E eu não tenho razões para estar triste. Saudoso sim, mas não triste. Pelo menos a anoite que eu acabo de passar, foi uma noite em claro, mas uma noite musical e luminosa. A luz elétrica atravessa os postigos e vem esbater nas paredes como um dia claro.

Do outro lado, em frente é o Eldorado; ao lado é a Pensão da Mulata. Até tarde eu ouvi a música das orquestras e a cantoria dos couplets alegres. São os cafés cantantes.
E, como ontem mesmo se deu um incidente num desses cafés, segundo vejo de uma publicação de hoje nos jornais, alguns trechos dessa publicação podem dar uma ideia dessas diversões, que só existem nas grandes cidades do mundo e, no Brasil, só no Rio, São Paulo e Manaus.

Um espectador fez a uma artista qualquer gesto que não pareceu muito comedido à autoridade que presidia ao espetáculo. Prendeu-o e ele se defende. Não julgo nem discuto o mérito da defesa. Assinalo apenas, registro somente o modo de compreender de um moralista alegre, de um filósofo a Boccacio, que se justifica.
É um espetáculo para homens, escreve ele:
“(...) O rapazio hilariante que frequenta o hotel suspeito a que dá vida o teatrinho e do qual é este o chamariz da concorrência para especial gênero de negócios, vai ali apenas despertar os seus apetites genésicos, buscar estímulo para certa ordem de desejos, e é originalíssimo que a polícia, que ali deve ir simplesmente garantir a ordem pública, queira desvirtuar a essência do instituto que ela permite, exigindo circunspecção, moralidade e respeito naquilo que é por sua natureza acanalhada, truanesco, imoral.

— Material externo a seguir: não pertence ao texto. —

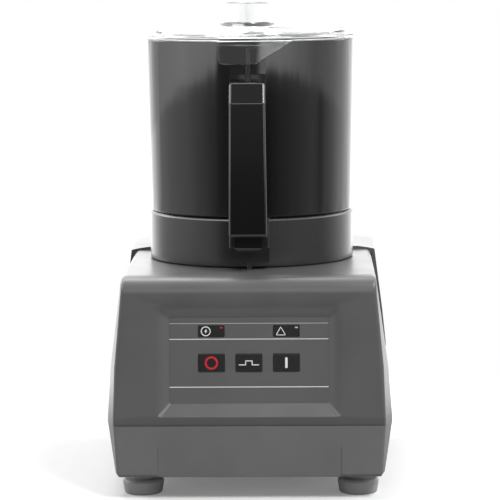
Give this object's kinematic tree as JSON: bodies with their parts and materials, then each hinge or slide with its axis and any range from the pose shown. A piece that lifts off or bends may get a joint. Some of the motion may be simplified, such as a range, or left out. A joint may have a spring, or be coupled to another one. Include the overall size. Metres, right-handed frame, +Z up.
{
  "type": "table-top food cutter and processor",
  "caption": "Table-top bowl cutter: grey motor housing with a recessed button panel, a lift-off black bowl with a loop handle, two-level sickle knife and a clear turning lid.",
  "frame": {"origin": "middle of the base, on the surface that the feet stand on", "axes": "+Z up, the front panel faces -Y, +X to the right as seen from the front"},
  "size_m": [0.252, 0.309, 0.4338],
  "materials": {
    "housing_paint": "dark grey textured powder coat on cast aluminium",
    "black_gloss": "polished black moulded plastic",
    "black_satin": "satin black moulded plastic",
    "clear_lid": "clear polished polycarbonate",
    "lid_seal": "translucent grey silicone",
    "panel_film": "satin grey polyester film",
    "button_black": "black moulded plastic with a clear face",
    "foot_rubber": "dull dark rubber",
    "plated_steel": "bright zinc plate",
    "machined_steel": "turned and ground",
    "blade_steel": "ground stainless steel",
    "cast_alloy": "as cast, machined on its seats",
    "winding_copper": "varnished copper wire",
    "board_green": "solder mask",
    "nylon": "natural nylon"
  },
  "bodies": {
    "base": {"upper_housing": "housing_paint", "lower_tub": "housing_paint", "bottom_plate": "plated_steel", "rear_cover": "housing_paint", "cord_gland": "black_satin", "feet": "foot_rubber", "foot_screws": "plated_steel", "plate_screws": "plated_steel", "housing_screws": "plated_steel", "cover_screws": "plated_steel", "panel_overlay": "panel_film", "power_indicator": "button_black", "fault_indicator": "button_black", "control_board": "board_green", "board_screws": "plated_steel", "upper_end_shield": "cast_alloy", "lower_end_shield": "cast_alloy", "stator_core": "machined_steel", "stator_windings": "winding_copper", "motor_bolts": "plated_steel", "upper_bearing": "machined_steel", "lower_bearing": "machined_steel", "start_capacitor": "black_satin", "capacitor_clip": "plated_steel", "terminal_block": "nylon", "drive_pedestal": "cast_alloy", "pedestal_screws": "plated_steel", "shaft_seal": "foot_rubber", "safety_switch": "black_satin"},
    "drive": {"motor_rotor": "cast_alloy", "drive_shaft": "machined_steel", "cooling_fan": "black_satin"},
    "plunger": {"switch_plunger": "nylon"},
    "bowl": {"bowl_shell": "black_gloss", "bowl_base_ring": "black_satin", "ring_screws": "plated_steel", "bowl_handle": "black_gloss", "rod_guide_panel": "black_satin", "panel_fixing_screws": "plated_steel", "rod_spring": "plated_steel"},
    "rod": {"interlock_rod": "black_satin"},
    "knife": {"knife_hub": "black_satin", "lower_blade": "blade_steel", "blade_spacer": "black_satin", "upper_blade": "blade_steel", "blade_clamp_nut": "black_satin"},
    "lid_seal": {"lid_gasket": "lid_seal"},
    "lid": {"lid": "clear_lid"},
    "stop_button": {"button_stop": "button_black"},
    "pulse_button": {"button_pulse": "button_black"},
    "start_button": {"button_start": "button_black"}
  },
  "joints": [
    {"name": "shaft_spin", "type": "hinge", "parent": "base", "child": "drive", "pos_m": [0, 0.004, 0], "axis": [0, 0, 1], "continuous": true},
    {"name": "bowl_lift", "type": "slide", "parent": "base", "child": "bowl", "axis": [0, 0, 1], "range_m": [0, 0.18]},
    {"name": "knife_spin", "type": "hinge", "parent": "bowl", "child": "knife", "pos_m": [0, 0.004, 0], "axis": [0, 0, 1], "continuous": true},
    {"name": "lid_lift", "type": "slide", "parent": "bowl", "child": "lid_seal", "axis": [0, 0, 1], "range_m": [0, 0.1]},
    {"name": "lid_turn", "type": "hinge", "parent": "lid_seal", "child": "lid", "pos_m": [0, 0.004, 0], "axis": [0, 0, 1], "range_deg": [-35, 0]},
    {"name": "rod_rise", "type": "slide", "parent": "bowl", "child": "rod", "axis": [0, 0, 1], "range_m": [0, 0.006], "deforming": ["rod_spring"]},
    {"name": "plunger_rise", "type": "slide", "parent": "base", "child": "plunger", "axis": [0, 0, 1], "range_m": [0, 0.0026]},
    {"name": "stop_press", "type": "slide", "parent": "base", "child": "stop_button", "axis": [0, 0.9981, -0.061], "range_m": [0, 0.0006], "stiffness_N_per_m": 900, "springref_m": -0.0008},
    {"name": "pulse_press", "type": "slide", "parent": "base", "child": "pulse_button", "axis": [0, 0.9981, -0.061], "range_m": [0, 0.0006], "stiffness_N_per_m": 900, "springref_m": -0.0008},
    {"name": "start_press", "type": "slide", "parent": "base", "child": "start_button", "axis": [0, 0.9981, -0.061], "range_m": [0, 0.0006], "stiffness_N_per_m": 900, "springref_m": -0.0008}
  ],
  "couplings": [
    {"joint": "knife_spin", "follows": "shaft_spin", "ratio": 1},
    {"joint": "rod_rise", "follows": "lid_turn", "m_per_rad": -0.0098},
    {"joint": "plunger_rise", "follows": "lid_turn", "m_per_rad": -0.0042}
  ]
}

Tais teatrinhos, não são como julgam na sua vesga visão os senhores da polícia, cafés cantantes: são aperitivos do amor, cortinas de lupanares, e é por isso que funcionam eles como sucursais dos estabelecimentos em que o amor se compra e se mercadeja.
Só os frequentam aqueles que gostam da canção da pulga ou do grilo, do monólogo do besouro ou da barata, aplaudem o cancã e amam o maxixe e não se envergonham de pertencer aos cabarés, aux Bohemiennes, entrar no Moulin Rouge ou nas Folies Bergères...”

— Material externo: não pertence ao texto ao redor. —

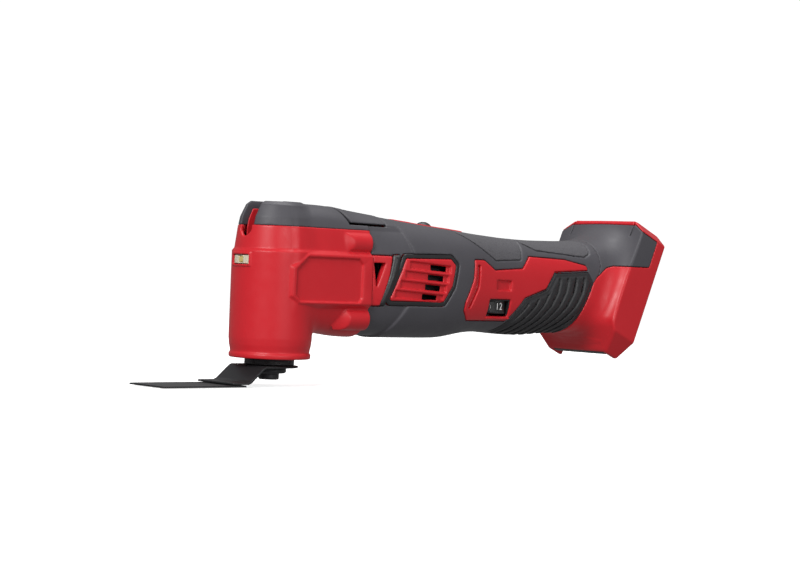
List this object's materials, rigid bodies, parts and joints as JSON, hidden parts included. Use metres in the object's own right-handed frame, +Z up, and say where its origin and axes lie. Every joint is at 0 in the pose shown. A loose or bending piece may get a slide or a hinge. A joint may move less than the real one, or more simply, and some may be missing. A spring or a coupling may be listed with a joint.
{
  "type": "oscillating multi tool",
  "caption": "Cordless oscillating multi tool with a right-angle head, plunge saw blade, top clamp lever, slide switch, speed dial, ribbed grip and an open slide-battery foot.",
  "frame": {"origin": "bottom centre of the whole tool's box: on the saw plate's underside level, midway between the saw teeth and the rear of the foot", "axes": "+X from the saw blade and head to the battery foot, +Z up along the output spindle, Y across the tool, whose left side is -Y"},
  "size_m": [0.4052, 0.076, 0.1113],
  "materials": {
    "red_plastic": "satin moulded red",
    "grey_rubber": "fine textured soft overmould",
    "black_rubber": "matte ribbed",
    "black_plastic": "fine matte",
    "clear_lens": "clear moulded lens",
    "blackened_steel": "blackened",
    "bright_steel": "ground",
    "cast_aluminium": "as cast",
    "copper": "bare copper",
    "brass": "bright",
    "carbon": "dull graphite",
    "circuit_green": "solder mask"
  },
  "bodies": {
    "housing": {"head_housing": "red_plastic", "left_housing": "red_plastic", "right_housing": "red_plastic", "left_vent_grille": "red_plastic", "right_vent_grille": "red_plastic", "switch_bezel": "red_plastic", "battery_foot": "red_plastic", "head_top_cover": "grey_rubber", "left_overmould": "grey_rubber", "right_overmould": "grey_rubber", "foot_cover": "grey_rubber", "left_rib_grip": "black_rubber", "right_rib_grip": "black_rubber", "brush_end_bell": "black_plastic", "front_plate": "black_plastic", "switch_module": "black_plastic", "dial_potentiometer": "black_plastic", "terminal_block": "black_plastic", "led_lens": "clear_lens", "lever_pin": "bright_steel", "lower_spindle_bearing": "bright_steel", "upper_spindle_bearing": "bright_steel", "motor_can": "bright_steel", "front_motor_bearing": "bright_steel", "rear_motor_bearing": "bright_steel", "head_screw_1": "bright_steel", "head_screw_2": "bright_steel", "head_screw_3": "bright_steel", "head_screw_4": "bright_steel", "housing_screw_1": "bright_steel", "housing_screw_2": "bright_steel", "housing_screw_3": "bright_steel", "housing_screw_4": "bright_steel", "gear_case": "cast_aluminium", "heat_sink": "cast_aluminium", "contact_1": "brass", "contact_2": "brass", "field_magnet": "carbon", "left_brush": "carbon", "right_brush": "carbon", "led_board": "circuit_green", "control_board": "circuit_green"},
    "spindle": {"spindle": "blackened_steel", "fork_arm": "bright_steel", "blade_adapter": "blackened_steel", "saw_blade": "blackened_steel", "clamp_spring": "bright_steel"},
    "clamp": {"clamp_rod": "bright_steel", "clamp_flange": "blackened_steel"},
    "lever": {"clamp_lever": "grey_rubber"},
    "rotor": {"motor_shaft": "bright_steel", "armature": "bright_steel", "armature_windings": "copper", "commutator": "copper", "cooling_fan": "black_plastic", "eccentric": "bright_steel", "eccentric_bearing": "bright_steel"},
    "switch": {"switch_knob": "black_plastic", "switch_link": "black_plastic"},
    "dial": {"speed_dial": "black_plastic"}
  },
  "joints": [
    {"name": "lever_hinge", "type": "hinge", "parent": "housing", "child": "lever", "pos_m": [-0.11408, 0, 0.1013], "axis": [0, -1, 0], "range_deg": [0, 110]},
    {"name": "spindle_swing", "type": "hinge", "parent": "housing", "child": "spindle", "pos_m": [-0.11408, 0, 0.0563], "axis": [0, 0, 1], "range_deg": [-1.7, 1.7]},
    {"name": "clamp_slide", "type": "slide", "parent": "spindle", "child": "clamp", "axis": [0, 0, -1], "range_m": [0, 0.003], "deforming": ["clamp_spring"]},
    {"name": "rotor_spin", "type": "hinge", "parent": "housing", "child": "rotor", "pos_m": [-0.05408, 0, 0.0663], "axis": [1, 0, 0], "continuous": true},
    {"name": "switch_slide", "type": "slide", "parent": "housing", "child": "switch", "axis": [-1, 0, 0], "range_m": [0, 0.006]},
    {"name": "dial_turn", "type": "hinge", "parent": "housing", "child": "dial", "pos_m": [0.05442, -0.0111, 0.0508], "axis": [0, 0, 1], "range_deg": [0, 270]}
  ],
  "couplings": [
    {"joint": "clamp_slide", "follows": "lever_hinge", "m_per_rad": 0.00156}
  ]
}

Pensa que condeno? Nunca. Uma grande cidade deve ter de tudo.
Da Pensão da Mulata eu ouço o Açaí, o Vatapá, modinhas populares e gritos frenéticos de aplausos.

À meia-noite, uma banda marcial toca aqui perto, à porta de um estimado político que faz anos [Coronel Afonso de Carvalho, então presidente do Poder Legislativo, mais adiante, governador]. Às 5 da manhã o hino nacional estruge em frente do Palácio do Governo. Estamos a 7 de Setembro, a gloriosa data emancipacionista.

É com as suas notas patrióticas e sugestivas que eu me levanto e vou à janela. O sol desponta. E, à sua luz de ouro, eu contemplo a bela cidade que acorda para a vida e para o trabalho.